• EXERCISE DESCRIPTION:
Please write out the complete listing that follows, exactly as it reads.

-- BEGIN --

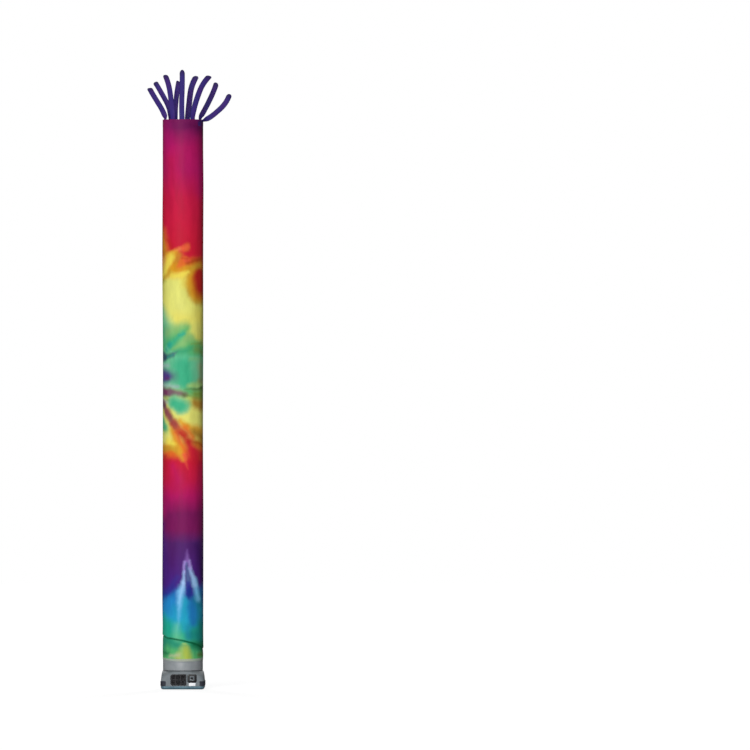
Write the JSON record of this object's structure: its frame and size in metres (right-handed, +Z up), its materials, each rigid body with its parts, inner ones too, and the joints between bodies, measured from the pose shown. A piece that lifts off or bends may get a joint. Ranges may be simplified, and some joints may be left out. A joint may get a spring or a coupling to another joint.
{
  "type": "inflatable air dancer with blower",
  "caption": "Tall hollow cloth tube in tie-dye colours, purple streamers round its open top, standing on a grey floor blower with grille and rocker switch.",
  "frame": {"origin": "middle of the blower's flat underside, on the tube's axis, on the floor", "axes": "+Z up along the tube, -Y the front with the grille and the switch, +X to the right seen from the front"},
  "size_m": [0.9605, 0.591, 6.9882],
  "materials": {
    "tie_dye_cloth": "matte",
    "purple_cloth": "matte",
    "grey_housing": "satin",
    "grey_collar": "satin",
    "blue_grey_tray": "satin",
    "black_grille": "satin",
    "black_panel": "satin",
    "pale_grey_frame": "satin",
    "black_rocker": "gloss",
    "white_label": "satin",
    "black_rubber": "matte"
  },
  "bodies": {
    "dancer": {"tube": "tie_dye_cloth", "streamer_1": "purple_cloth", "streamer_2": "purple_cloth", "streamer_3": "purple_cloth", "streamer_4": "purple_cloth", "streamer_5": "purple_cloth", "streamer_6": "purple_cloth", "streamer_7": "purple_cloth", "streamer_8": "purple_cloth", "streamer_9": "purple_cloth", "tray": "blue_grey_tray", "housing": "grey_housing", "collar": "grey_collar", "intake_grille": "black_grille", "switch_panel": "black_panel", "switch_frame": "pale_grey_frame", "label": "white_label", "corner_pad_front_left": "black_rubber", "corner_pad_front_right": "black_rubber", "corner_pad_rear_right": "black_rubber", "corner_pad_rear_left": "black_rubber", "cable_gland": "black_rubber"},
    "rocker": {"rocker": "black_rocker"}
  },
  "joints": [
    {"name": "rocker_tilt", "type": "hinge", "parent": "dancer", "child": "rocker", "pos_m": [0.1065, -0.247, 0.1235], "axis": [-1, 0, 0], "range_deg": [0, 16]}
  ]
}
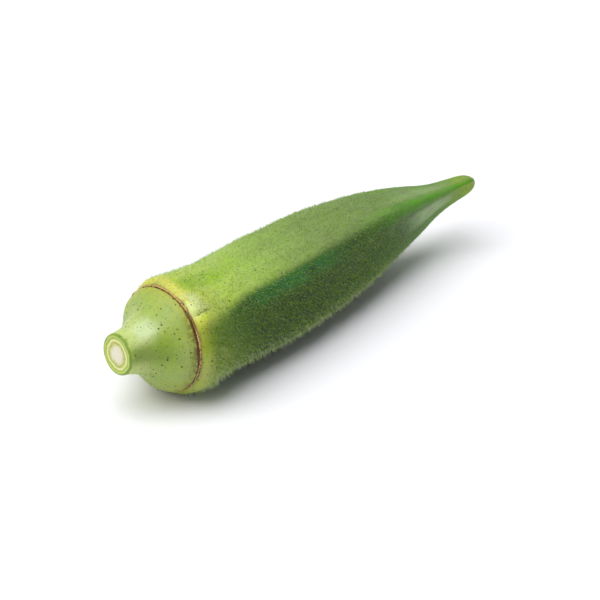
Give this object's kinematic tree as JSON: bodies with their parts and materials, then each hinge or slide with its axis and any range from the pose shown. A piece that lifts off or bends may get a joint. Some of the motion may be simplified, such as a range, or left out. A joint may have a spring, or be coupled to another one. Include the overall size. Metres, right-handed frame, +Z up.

-- END --

• SOLVED EXERCISE:
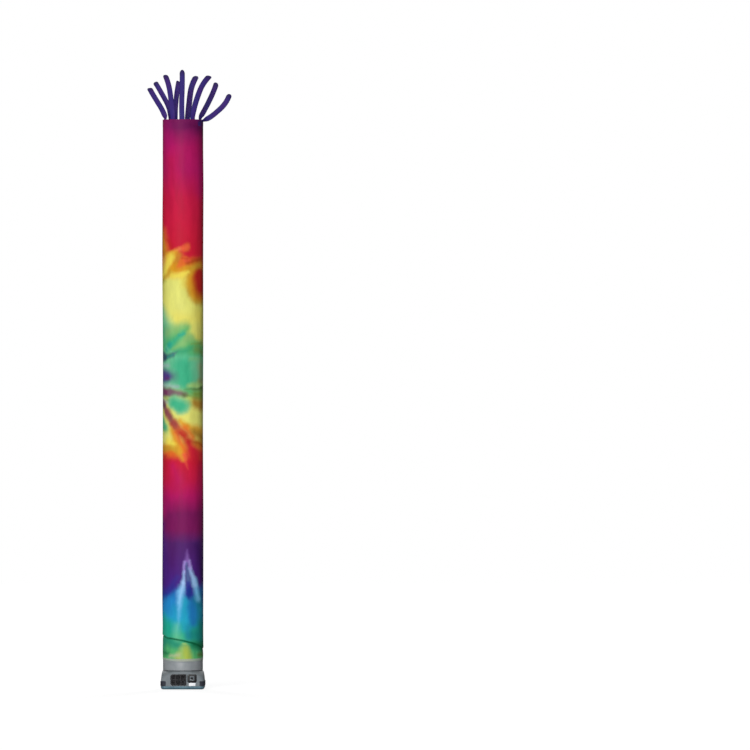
Write the JSON record of this object's structure: its frame and size in metres (right-handed, +Z up), its materials, each rigid body with its parts, inner ones too, and the joints between bodies, measured from the pose shown. A piece that lifts off or bends may get a joint. Ranges may be simplified, and some joints may be left out. A joint may get a spring or a coupling to another joint.
{
  "type": "inflatable air dancer with blower",
  "caption": "Tall hollow cloth tube in tie-dye colours, purple streamers round its open top, standing on a grey floor blower with grille and rocker switch.",
  "frame": {"origin": "middle of the blower's flat underside, on the tube's axis, on the floor", "axes": "+Z up along the tube, -Y the front with the grille and the switch, +X to the right seen from the front"},
  "size_m": [0.9605, 0.591, 6.9882],
  "materials": {
    "tie_dye_cloth": "matte",
    "purple_cloth": "matte",
    "grey_housing": "satin",
    "grey_collar": "satin",
    "blue_grey_tray": "satin",
    "black_grille": "satin",
    "black_panel": "satin",
    "pale_grey_frame": "satin",
    "black_rocker": "gloss",
    "white_label": "satin",
    "black_rubber": "matte"
  },
  "bodies": {
    "dancer": {"tube": "tie_dye_cloth", "streamer_1": "purple_cloth", "streamer_2": "purple_cloth", "streamer_3": "purple_cloth", "streamer_4": "purple_cloth", "streamer_5": "purple_cloth", "streamer_6": "purple_cloth", "streamer_7": "purple_cloth", "streamer_8": "purple_cloth", "streamer_9": "purple_cloth", "tray": "blue_grey_tray", "housing": "grey_housing", "collar": "grey_collar", "intake_grille": "black_grille", "switch_panel": "black_panel", "switch_frame": "pale_grey_frame", "label": "white_label", "corner_pad_front_left": "black_rubber", "corner_pad_front_right": "black_rubber", "corner_pad_rear_right": "black_rubber", "corner_pad_rear_left": "black_rubber", "cable_gland": "black_rubber"},
    "rocker": {"rocker": "black_rocker"}
  },
  "joints": [
    {"name": "rocker_tilt", "type": "hinge", "parent": "dancer", "child": "rocker", "pos_m": [0.1065, -0.247, 0.1235], "axis": [-1, 0, 0], "range_deg": [0, 16]}
  ]
}
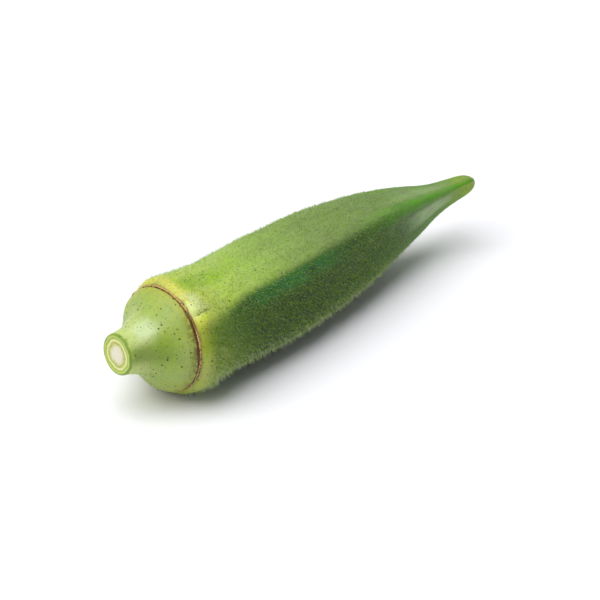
Give this object's kinematic tree as JSON: bodies with their parts and materials, then each hinge or slide with its axis and any range from the pose shown. A piece that lifts off or bends may get a joint. Some of the motion may be simplified, such as a range, or left out. A joint may have a spring, or be coupled to another one. Include the overall size. Metres, right-handed frame, +Z up.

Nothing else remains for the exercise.